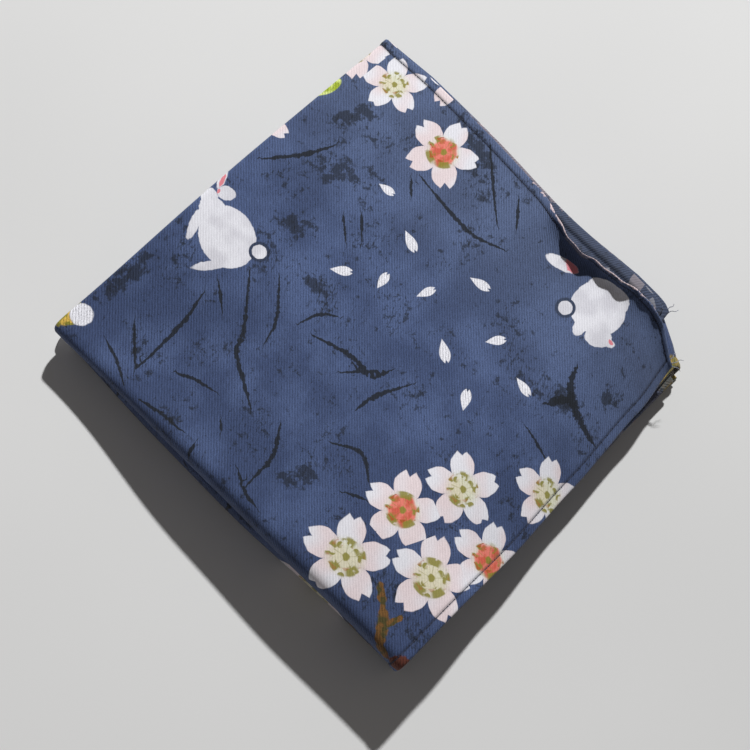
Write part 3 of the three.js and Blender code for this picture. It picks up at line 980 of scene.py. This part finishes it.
def paint_ground(finish, place):
    """Dyed navy with faint clouds, charcoal blotches, flecks and rough brush marks."""
    clouds = finish.noise(place, 0.05, 3.0, 0.55)
    x, y, _ = finish.parts(place)
    # Random paler clouds in the dye, and a slow gradient, paler towards the far corner and towards the open
    # corner
    paler_tone = clouds.step(0.30, 0.72) + (y - x) * 0.003 + (x + y) * 0.0025
    colour = finish.mix(NAVY, NAVY_LIGHT, paler_tone.at_least(0).at_most(1.3))
    # Painted sheen: the navy greyer and paler towards the open side of the top panel
    colour = finish.mix(colour, NAVY_PAINTED_SHEEN, y.step(0, 62.5) * 0.28)
    zone = union(1 - finish.length(finish.within(place, form)) for form in BLOTCHES).at_least(0)
    dabs = finish.noise(place, 0.34, 4.0, 0.72)
    patches = finish.noise(place, 0.07, 1.0)
    blotch = (dabs + zone * 0.34 + (patches - 0.5) * 0.30).step(0.59, 0.72)
    colour = finish.mix(colour, CHARCOAL, blotch * 0.72)
    bent = finish.local(place, 0, 0, 118, 2.2, 0.7)
    flecks = finish.noise(bent, 1.0, 3.0, 0.7)
    flecked = (flecks + (patches - 0.5) * 0.45 + zone * 0.1).step(0.66, 0.74)
    colour = finish.mix(colour, CHARCOAL, flecked * 0.6)
    rough = finish.noise(place, 1.1, 2.0, 0.6)
    across = abs(finish.field("brush_across"))
    knots = finish.noise(place, 0.45, 0.0)
    width = across - (knots - 0.45).at_least(0) * 2.2 + (rough - 0.5) * 2.6
    mark = (1 - width.step(0.82, 1.35)) * (1 - finish.field("brush_beyond").step(1.2, 2.0))
    return finish.mix(colour, CHARCOAL, mark * 0.92)


def paint_worn_corner(finish, colour):
    """The gold and grey ends of the lower layers, seen at the hem side of the open corner."""
    where = finish.vector_maths("MULTIPLY", {0: finish.object_place(), 1: (1 / MM, 1 / MM, 0)})
    lower = finish.field("lower_layer")
    wobble = finish.noise(where, 0.5, 1.0, dimensions="3D") - 0.5
    gold = finish.patch(where, GOLD_ENDS, wobble * 0.5, 0.8, 1.05)
    grey = finish.patch(where, GREY_ENDS, wobble * 0.5, 0.8, 1.05)
    colour = finish.mix(colour, WORN_GREY, grey * lower * 0.85)
    ends = finish.mix(WORN_GOLD, WORN_OLIVE, wobble.step(-0.1, 0.1))
    return finish.mix(colour, ends, gold * lower * 0.9)


def cotton_finish(name, reverse):
    """Printed cotton twill; its reverse shows the print paler."""
    finish = Finish(name)
    place, cloth_place = print_place(finish)
    colour = paint_ground(finish, place)
    colour = paint_small_forms(finish, place, colour)
    colour, fur_shape = paint_rabbits(finish, place, colour)
    colour, petals = paint_blossoms(finish, place, colour)
    printed = petals.at_least(fur_shape)
    colour = paint_worn_corner(finish, colour)
    if reverse:
        colour = finish.mix(colour, REVERSE_PALE, 0.75)

    x, y, _ = finish.parts(cloth_place)
    drift = finish.noise(cloth_place, 0.35, 1.0)
    wales = ((x + y) * (2 * math.pi / WALE_PITCH / math.sqrt(2)) + drift * 1.6).sine()
    yarns = finish.noise(cloth_place, 3.1, 2.0, 0.7)
    stretched = finish.local(cloth_place, 0, 0, 45, 0.28, 1.8)
    threads = finish.noise(stretched, 1.0, 1.0)
    # Darkening along the stitches: painted shade of the groove and hem step, with the stitching's darker dye
    seam_dye_and_shade = finish.field("seam_shade") * (0.35 + 0.35 * threads)
    grain = wales * GRAIN_OF_WALES + (yarns - 0.5) * GRAIN_OF_YARNS + (threads - 0.5) * GRAIN_OF_THREADS
    tone = (1 + grain * (1 - printed * 0.7)) * (1 - seam_dye_and_shade)
    colour = finish.vector_maths("SCALE", {0: colour, "Scale": tone})
    relief = (wales * 0.5 + (yarns - 0.5) * 0.9 + (threads - 0.5) * 0.8) * (1 - printed * 0.55)
    sockets = {"Strength": 0.55, "Distance": RELIEF_DEPTH, "Height": relief}
    normal = finish.value(0, "ShaderNodeBump", None, sockets)
    roughness = 0.84 + (yarns - 0.5) * 0.16 - printed * 0.04
    finish.surface(COTTON, {"Base Color": colour, "Roughness": roughness, "Normal": normal})
    return finish.material


def thread_finish(name, dark, light):
    finish = Finish(name)
    where = finish.object_place()
    twist = finish.noise(where, 2600, 1.0, dimensions="3D")
    colour = finish.mix(dark, light, twist.step(0.35, 0.65))
    finish.surface({"Specular IOR Level": 0.3}, {"Base Color": colour, "Roughness": 0.62 + twist * 0.25})
    return finish.material


def floor_finish():
    finish = Finish("pale_floor")
    where = finish.object_place()
    shade = finish.noise(where, 3.0, 3.0, dimensions="3D")
    colour = finish.mix(FLOOR_GREY, FLOOR_PALE, shade.step(0.3, 0.7))
    finish.surface({"Specular IOR Level": 0.2}, {"Base Color": colour, "Roughness": 0.8 + shade * 0.1})
    return finish.material


# Pieces


def add_piece(name, mesh, materials):
    piece = add_object(name, mesh)
    for material in materials:
        mesh.materials.append(material)
    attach(piece, "root")
    return piece


def tube(points, radii, sides):
    """Corners and faces of a closed round tube along a list of points."""
    points = [Vector(point) for point in points]
    corners = []
    faces = []
    for number, point in enumerate(points):
        ahead = points[min(number + 1, len(points) - 1)] - points[max(number - 1, 0)]
        ahead.normalize()
        side = ahead.cross(Vector((0.13, 0.21, 1))).normalized()
        up = side.cross(ahead)
        for corner in range(sides):
            angle = 2 * math.pi * corner / sides
            corners.append(point + radii[number] * (side * math.cos(angle) + up * math.sin(angle)))
    for number in range(len(points) - 1):
        for corner in range(sides):
            here = number * sides + corner
            beside = number * sides + (corner + 1) % sides
            faces.append((here, here + sides, beside + sides, beside))
    faces.append(tuple(range(sides)))
    faces.append(tuple(range(len(corners) - 1, len(corners) - 1 - sides, -1)))
    return corners, faces


def add_tubes(name, lines, sides, material):
    """A piece of many tubes; each line is a list of points and a list of radii in millimetres."""
    corners = []
    faces = []
    for points, radii in lines:
        own_corners, own_faces = tube(points, radii, sides)
        first = len(corners)
        corners += [corner * MM for corner in own_corners]
        faces += [tuple(first + index for index in face) for face in own_faces]
    mesh = bpy.data.meshes.new(name)
    mesh.from_pydata(corners, [], faces, shade_flat=False)
    return add_piece(name, mesh, [material])


STITCH_LENGTH = 2.3
STITCH_GAP = 0.35
STITCH_RADIUS = 0.19
STITCH_HEIGHTS = [(0, -0.10), (0.15, 0.07), (0.5, 0.12), (0.85, 0.07), (1, -0.10)]
STITCH_SIZES = (0.7, 1, 1.05, 1, 0.7)
STITCH_SIDES = 4
YARN_SIDES = 6
YARN_RADII = (0.13, 0.07)


def stitch_lines(cloth):
    """Running stitches along the four hems, each one a short thread that dips in at both ends."""
    full_x = cloth.layers["length"][-1]
    full_y = cloth.stacks["length"][-1]
    pitch = STITCH_LENGTH + STITCH_GAP
    rows = [
        (full_y, lambda along: (STITCH_LINE, along)),
        (full_y, lambda along: (full_x - STITCH_LINE, along)),
        (full_x, lambda along: (along, STITCH_LINE)),
        (full_x, lambda along: (along, full_y - STITCH_LINE)),
    ]
    lines = []
    for full, place in rows:
        for number in range(int((full - 2 * STITCH_LINE) / pitch)):
            start = STITCH_LINE + number * pitch
            points = []
            for share, height in STITCH_HEIGHTS:
                point, outward = cloth.at(*place(start + share * STITCH_LENGTH))
                point = point + outward * height
                point[2] = max(point[2], STITCH_RADIUS)
                points.append(point)
            lines.append((points, [STITCH_RADIUS * size for size in STITCH_SIZES]))
    return lines


# Frayed ends at the open corners: where each leaves the cloth, and its points from there, in millimetres.
# A distance below zero is measured from the cloth's other hem.
FRAYED_ENDS = table("from_hem from_open_end points", [
    (1.0, 0.2, [(0.8, 1.2, 0.3), (1.0, 2.4, 0.2), (1.9, 3.3, -0.2)]),
    (0.3, 0.5, [(0.9, 0.4, 0.1), (1.9, 1.1, -0.3), (2.7, 1.0, -0.8)]),
    (2.2, 0.1, [(0.3, 0.8, 0.2), (-0.2, 1.7, 0.3), (0.2, 2.3, 0.0)]),
    (-0.3, 0.3, [(0.3, 0.9, 0.5), (1.2, 1.5, 1.0), (1.5, 2.5, 0.8)]),
    (-0.9, 0.1, [(-0.2, 0.8, 0.4), (0.3, 1.5, 0.9), (0.0, 2.2, 1.2)]),
])


def frayed_lines(cloth):
    lines = []
    for end in FRAYED_ENDS:
        root, _ = cloth.at(end["from_hem"] % cloth.layers["length"][-1], end["from_open_end"])
        points = [root + np.array(point) for point in soft_line([(0, 0, 0), *end["points"]], steps=4)]
        lines.append((points, np.linspace(*YARN_RADII, len(points)).tolist()))
    return lines


def build_object():
    cloth = FoldedCloth()
    front = cotton_finish("printed_cotton_twill", reverse=False)
    back = cotton_finish("printed_cotton_reverse", reverse=True)
    piece = add_piece("furoshiki_folded", build_cloth_mesh(cloth), [front, back])
    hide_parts("furoshiki_cloth")
    thread = thread_finish("hem_thread_navy", *HEM_THREAD)
    stitches = add_tubes("hem_stitches", stitch_lines(cloth), STITCH_SIDES, thread)
    yarn = thread_finish("loose_cotton_yarn", *LOOSE_YARN)
    frayed = add_tubes("frayed_yarn_ends", frayed_lines(cloth), YARN_SIDES, yarn)


# Floor and light

FLOOR_SIDE = 10.0
FLOOR_BELOW = 0.0001
KEY_FROM = (-0.48, 0.77, 1.0)
KEY_DISTANCE = 1.5
KEY_SIZE = 0.06
KEY_POWER = 25.4
KEY_COLOUR = (1.0, 0.99, 0.985)
FILL_FROM = (0.3, -0.5, 0.9)
FILL_DISTANCE = 1.6
FILL_SIZE = 1.6
FILL_POWER = 0.5
FILL_COLOUR = (0.93, 0.96, 1.0)
WORLD_COLOUR = (1.0, 0.925, 0.89, 1)
WORLD_STRENGTH = 0.110


def add_floor():
    half = FLOOR_SIDE / 2
    mesh = bpy.data.meshes.new("floor")
    corners = [(-half, -half, 0), (half, -half, 0), (half, half, 0), (-half, half, 0)]
    mesh.from_pydata(corners, [], [(0, 1, 2, 3)])
    floor = add_object("floor", mesh)
    floor.location.z = -FLOOR_BELOW
    mesh.materials.append(floor_finish())


def add_light(name, direction, distance, size, power, colour):
    data = bpy.data.lights.new(name, "AREA")
    data.shape = "DISK"
    data.size = size
    data.energy = power
    data.color = colour
    light = add_object(name, data)
    towards = Vector(direction).normalized()
    light.location = towards * distance
    light.rotation_euler = towards.to_track_quat("Z", "Y").to_euler()


def add_lights():
    add_light("key", KEY_FROM, KEY_DISTANCE, KEY_SIZE, KEY_POWER, KEY_COLOUR)
    add_light("fill", FILL_FROM, FILL_DISTANCE, FILL_SIZE, FILL_POWER, FILL_COLOUR)
    world = bpy.data.worlds.new("studio")
    world.use_nodes = True
    background = world.node_tree.nodes["Background"]
    background.inputs[0].default_value = WORLD_COLOUR
    background.inputs[1].default_value = WORLD_STRENGTH
    bpy.context.scene.world = world


# A plain camera response, as in the photograph
bpy.context.scene.view_settings.view_transform = "Standard"
place_camera()
build_object()
add_floor()
add_lights()

bpy.context.view_layer.update()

EXERCISE PROMPT
Extract exactly the leading lines of the data, stopping at and including the line with "return finish.mix(colour, CHARCOAL, mark".

EXPECTED ANSWER
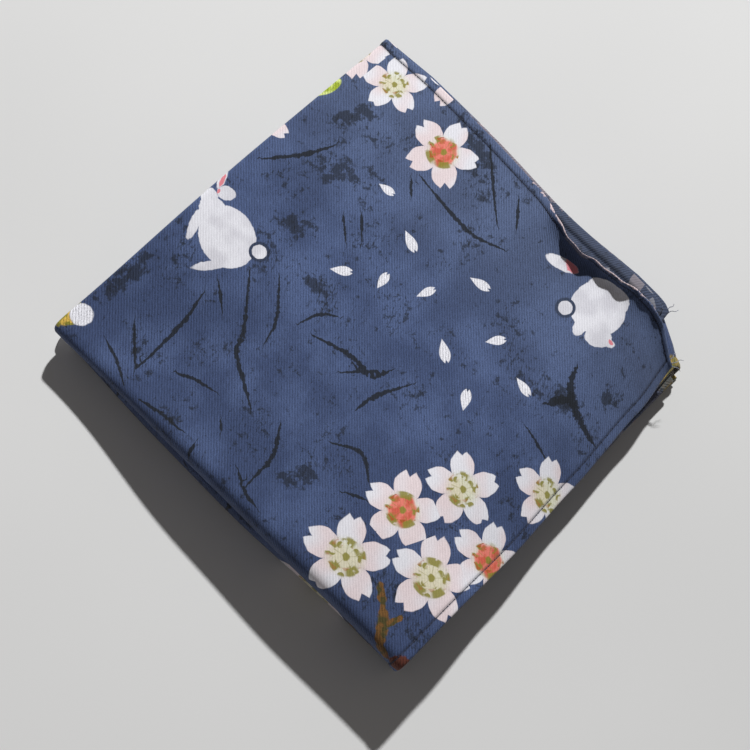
Write part 3 of the three.js and Blender code for this picture. It picks up at line 980 of scene.py. This part finishes it.
def paint_ground(finish, place):
    """Dyed navy with faint clouds, charcoal blotches, flecks and rough brush marks."""
    clouds = finish.noise(place, 0.05, 3.0, 0.55)
    x, y, _ = finish.parts(place)
    # Random paler clouds in the dye, and a slow gradient, paler towards the far corner and towards the open
    # corner
    paler_tone = clouds.step(0.30, 0.72) + (y - x) * 0.003 + (x + y) * 0.0025
    colour = finish.mix(NAVY, NAVY_LIGHT, paler_tone.at_least(0).at_most(1.3))
    # Painted sheen: the navy greyer and paler towards the open side of the top panel
    colour = finish.mix(colour, NAVY_PAINTED_SHEEN, y.step(0, 62.5) * 0.28)
    zone = union(1 - finish.length(finish.within(place, form)) for form in BLOTCHES).at_least(0)
    dabs = finish.noise(place, 0.34, 4.0, 0.72)
    patches = finish.noise(place, 0.07, 1.0)
    blotch = (dabs + zone * 0.34 + (patches - 0.5) * 0.30).step(0.59, 0.72)
    colour = finish.mix(colour, CHARCOAL, blotch * 0.72)
    bent = finish.local(place, 0, 0, 118, 2.2, 0.7)
    flecks = finish.noise(bent, 1.0, 3.0, 0.7)
    flecked = (flecks + (patches - 0.5) * 0.45 + zone * 0.1).step(0.66, 0.74)
    colour = finish.mix(colour, CHARCOAL, flecked * 0.6)
    rough = finish.noise(place, 1.1, 2.0, 0.6)
    across = abs(finish.field("brush_across"))
    knots = finish.noise(place, 0.45, 0.0)
    width = across - (knots - 0.45).at_least(0) * 2.2 + (rough - 0.5) * 2.6
    mark = (1 - width.step(0.82, 1.35)) * (1 - finish.field("brush_beyond").step(1.2, 2.0))
    return finish.mix(colour, CHARCOAL, mark * 0.92)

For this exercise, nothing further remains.